Rows
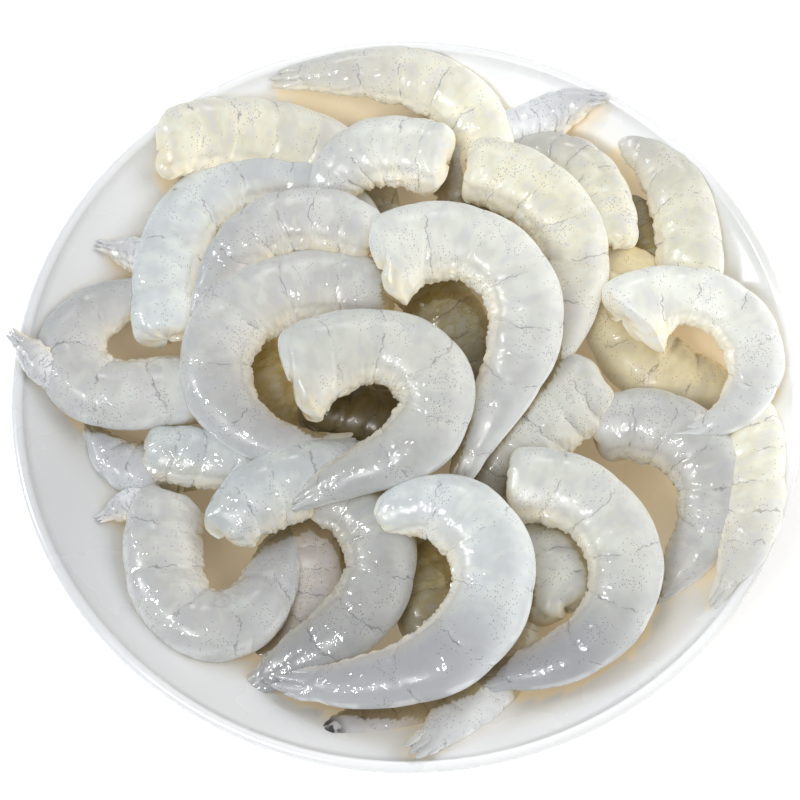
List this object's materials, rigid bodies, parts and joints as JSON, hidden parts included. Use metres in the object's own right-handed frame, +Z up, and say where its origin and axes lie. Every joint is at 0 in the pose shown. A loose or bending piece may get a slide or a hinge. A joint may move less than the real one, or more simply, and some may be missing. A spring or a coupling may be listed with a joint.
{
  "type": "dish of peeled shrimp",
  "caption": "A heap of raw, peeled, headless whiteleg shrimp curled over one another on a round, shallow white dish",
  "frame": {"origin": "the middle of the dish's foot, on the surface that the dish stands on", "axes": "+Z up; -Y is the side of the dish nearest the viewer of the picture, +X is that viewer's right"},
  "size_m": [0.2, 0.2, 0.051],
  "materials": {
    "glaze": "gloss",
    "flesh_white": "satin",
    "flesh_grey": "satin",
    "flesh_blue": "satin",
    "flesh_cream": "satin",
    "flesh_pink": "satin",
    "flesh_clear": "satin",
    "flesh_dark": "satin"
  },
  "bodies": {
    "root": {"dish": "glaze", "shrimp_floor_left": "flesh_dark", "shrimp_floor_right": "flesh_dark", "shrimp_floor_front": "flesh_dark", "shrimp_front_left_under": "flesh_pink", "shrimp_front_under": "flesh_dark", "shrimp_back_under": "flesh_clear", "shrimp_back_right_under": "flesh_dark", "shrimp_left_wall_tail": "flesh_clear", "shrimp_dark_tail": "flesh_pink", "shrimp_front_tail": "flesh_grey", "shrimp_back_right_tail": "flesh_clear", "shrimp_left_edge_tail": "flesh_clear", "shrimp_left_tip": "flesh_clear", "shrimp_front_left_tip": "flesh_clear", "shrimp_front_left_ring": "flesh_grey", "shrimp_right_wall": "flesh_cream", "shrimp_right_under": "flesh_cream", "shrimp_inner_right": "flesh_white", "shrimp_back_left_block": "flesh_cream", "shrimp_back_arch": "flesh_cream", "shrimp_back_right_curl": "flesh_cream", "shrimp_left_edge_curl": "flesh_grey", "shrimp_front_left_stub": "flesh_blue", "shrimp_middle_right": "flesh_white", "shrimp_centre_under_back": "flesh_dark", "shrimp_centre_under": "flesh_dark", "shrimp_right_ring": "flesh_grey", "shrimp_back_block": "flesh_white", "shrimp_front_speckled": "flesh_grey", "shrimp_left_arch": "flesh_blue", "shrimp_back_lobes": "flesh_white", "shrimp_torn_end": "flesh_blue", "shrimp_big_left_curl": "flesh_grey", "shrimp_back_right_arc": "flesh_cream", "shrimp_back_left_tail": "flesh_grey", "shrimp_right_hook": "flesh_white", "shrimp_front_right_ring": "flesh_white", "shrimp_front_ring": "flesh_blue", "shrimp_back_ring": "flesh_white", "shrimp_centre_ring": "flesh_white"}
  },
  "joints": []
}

---

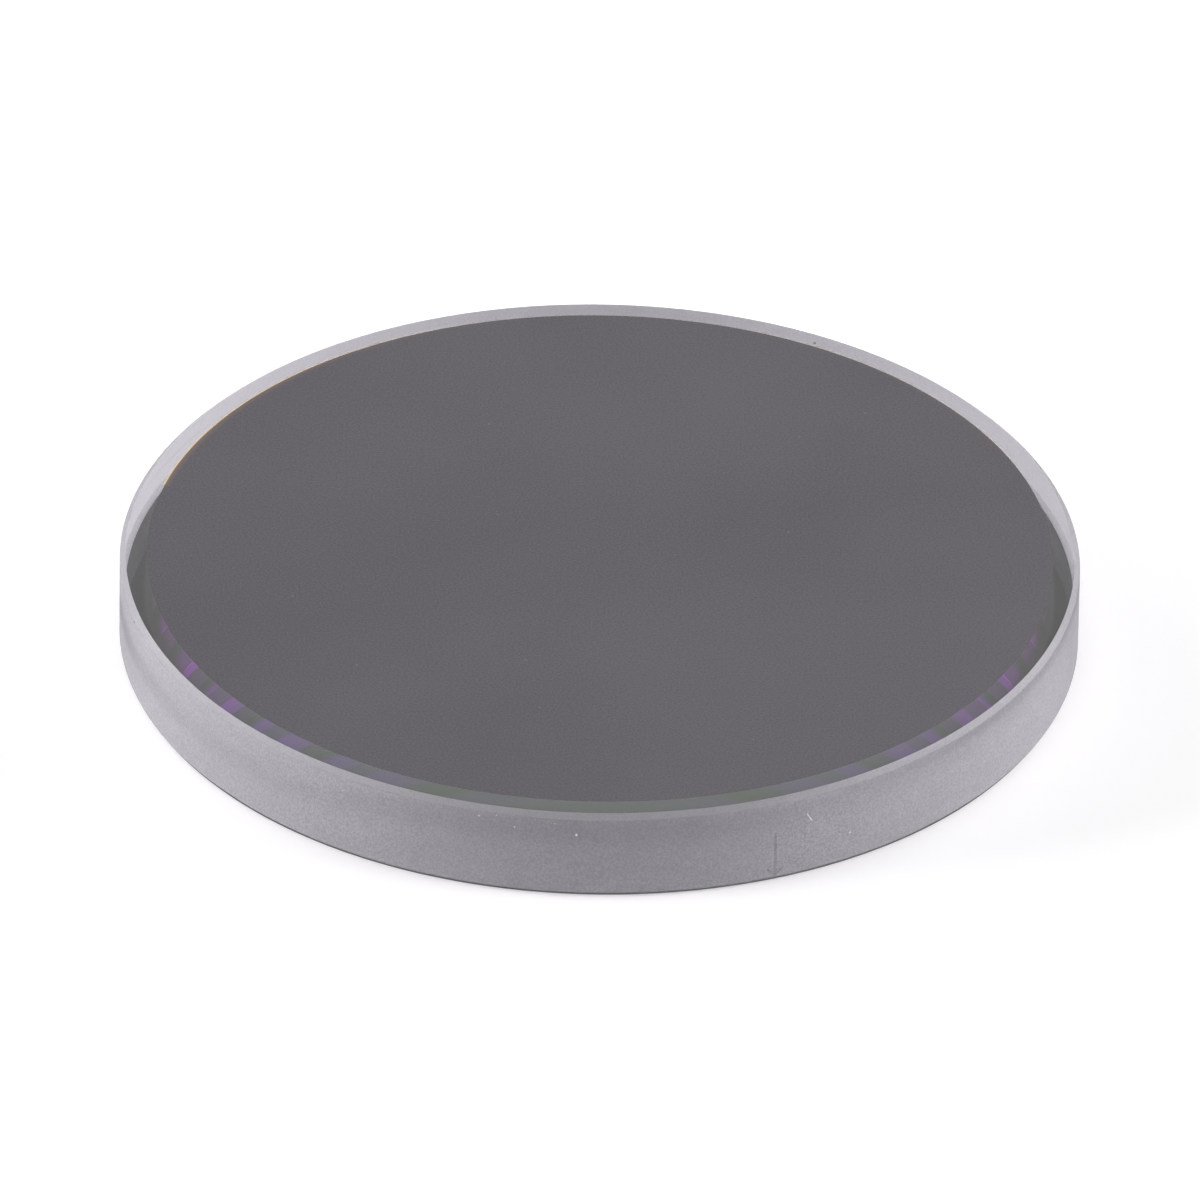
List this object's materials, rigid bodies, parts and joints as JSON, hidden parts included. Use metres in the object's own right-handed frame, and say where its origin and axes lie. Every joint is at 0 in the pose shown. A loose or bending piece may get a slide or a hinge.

What is asked
In the entries above, find lines with "parts" and copy each.

Task solution
List this object's materials, rigid bodies, parts and joints as JSON, hidden parts included. Use metres in the object's own right-handed frame, +Z up, and say where its origin and axes lie. Every joint is at 0 in the pose shown. A loose or bending piece may get a slide or a hinge. A joint may move less than the real one, or more simply, and some may be missing. A spring or a coupling may be listed with a joint.
List this object's materials, rigid bodies, parts and joints as JSON, hidden parts included. Use metres in the object's own right-handed frame, and say where its origin and axes lie. Every joint is at 0 in the pose shown. A loose or bending piece may get a slide or a hinge.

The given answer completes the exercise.